One historic summer, I started a daily exercise routine: biking around the lake.
Lake Harriet and Lake Calhoun are like twin sisters, nestled in a lovely part of south Minneapolis.
After work, my brother and I would bike 1.8 miles to the nearest one– Lake Harriet– loop 2.99 miles around the lake, then home.
I grew to love the trip, the lakes, and the loss of ten pounds that summer.
Now I live 50 miles west of Minneapolis. I rarely visit the lakes, so on a recent jaunt into the cities, I was surprised when I noticed the sign showing the name change from Lake Calhoun to Bde Maka Ska. This is its original Dakota name and it means “White Earth Lake.”
Lake Calhoun was named after John C. Calhoun and apparently, his character was in question.
I rolled my eyes.
“Why do we have to be so politically correct?”
I stumbled through my made-up phonetic version of “Bde Maka Ska” and complained that it was hard to say.
My daughter was in the back seat and started digging to find facts about John C. Calhoun and why he was out of favor.
We found out:
- Calhoun was a political figure through two presidential terms: Democrat senator, Secretary of War, and Vice President under Andrew Jackson.
- The lake was named after him when he sent surveyors to map the area around Fort Snelling.
- He actively advocated the benefits of slavery and Indian removal.
So, I pondered this.
Typically, I do not embrace change very quickly.
But why should I defend this deceased man and his right to have a lake named after him?
Although his values may have been the norm for many Southerners in the 1800’s, they are offensive to most people now.

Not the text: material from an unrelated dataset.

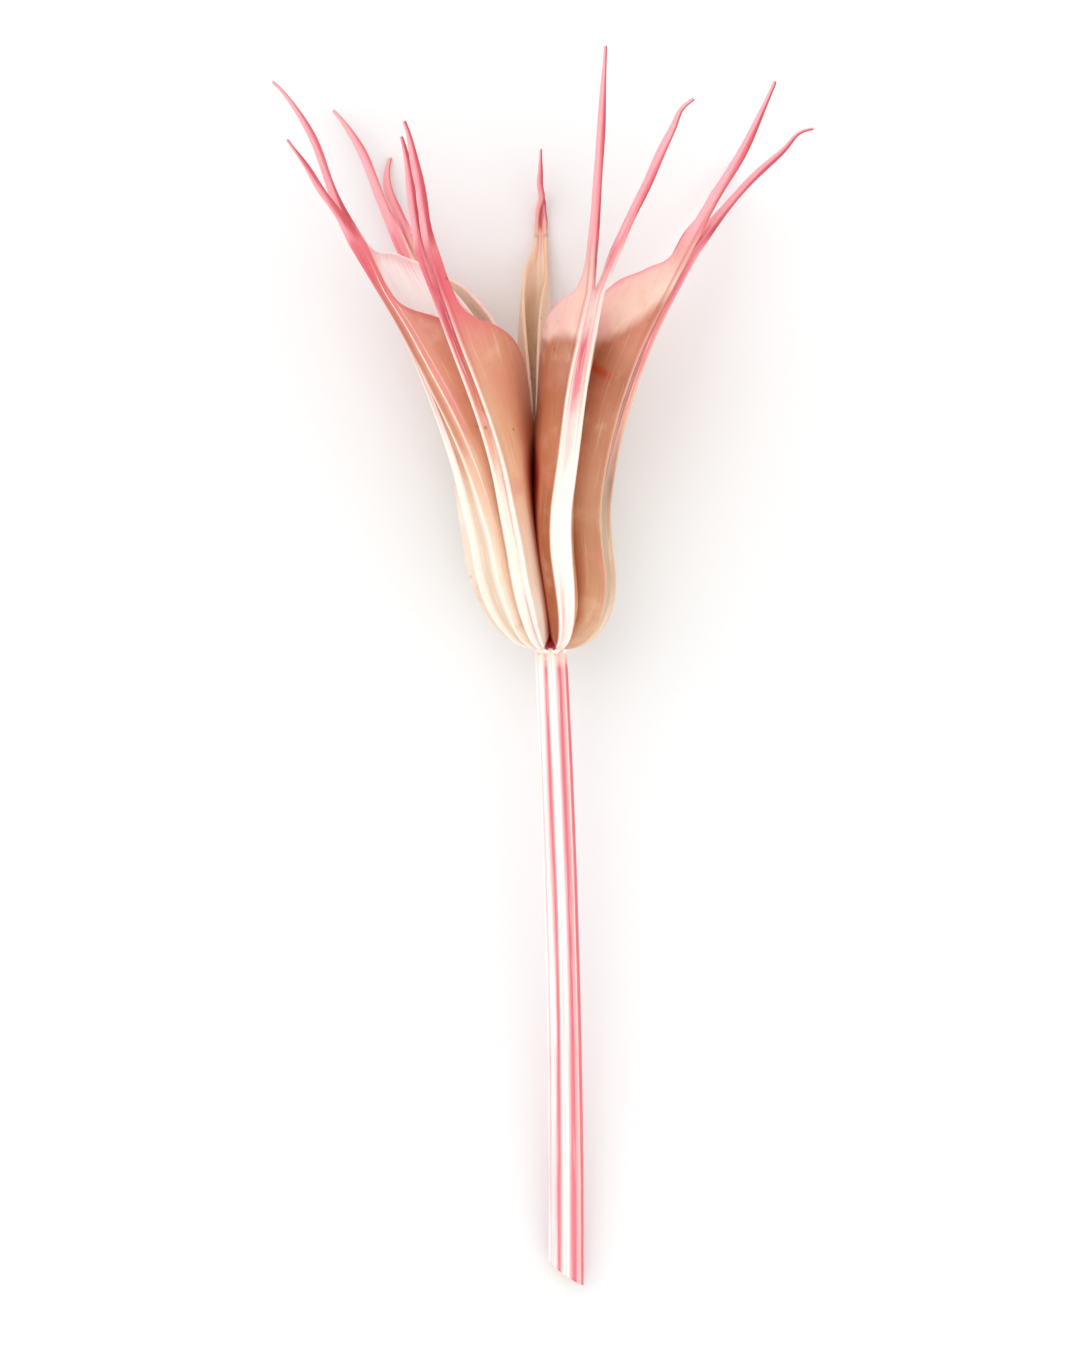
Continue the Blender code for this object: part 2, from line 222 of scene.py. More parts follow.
pod = {
    "baseRadius": 1.2, "bodyRadius": 6.5, "bowlHeight": 8.0, "flareDivisor": 77.5,
    "straightFrom": 31.0, "keelTop": 35.0, "stripeBase": 0.3, "stripeTop": 0.6,
    "stripeHollow": 0.14, "nerveRaise": 0.2, "nerveHalf": 0.24, "nerveSwell": 0.06,
    "fuseOverlap": 0.3, "freeGap": 0.1, "suture": 0.6, "lean": 1.4, "leanHeight": 14.0,
    "wall": 0.28, "rimHalf": 0.2, "rimRoll": 0.14, "shoulder": 0.55, "uneven": 0.16,
    "fibres": 0.022, "fibreSpacing": 0.42,
    "bowlShare": 0.25, "split": 0.91, "layAngle": math.radians(6.4), "layHeight": 7.6,
    "standX": 0.6615, "standY": 2.6696,
    "rows": 170, "beakRows": 74, "stripeColumns": 14, "flankColumns": 34,
    "rimColumns": 7, "innerColumns": 22, "innerBackColumns": 6,
    "beakHandles": (0.3, 0.7), "beakMiddle": 0.5, "beakTip": 0.17, "beakGroove": 0.24,
    # the last way below is where the light painted on the beaks comes from
    "kinkReach": 0.1, "paleWay": (-0.83, 0.5, 0.25),
}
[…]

Then, my daughter played the proper pronunciation of the Bde Maka Ska on her phone.
It sounds like “Bih—DAY – Makaska (rhymes with “Uh SAY, I’ll boss ya!).
Hearing its musical Native American name aloud put me over the edge.
I was converted.
But I have one request: please don’t find any dirt on Harriet Lovejoy, namesake of that other lake.
The one next to the beautiful Bde Maka Ska.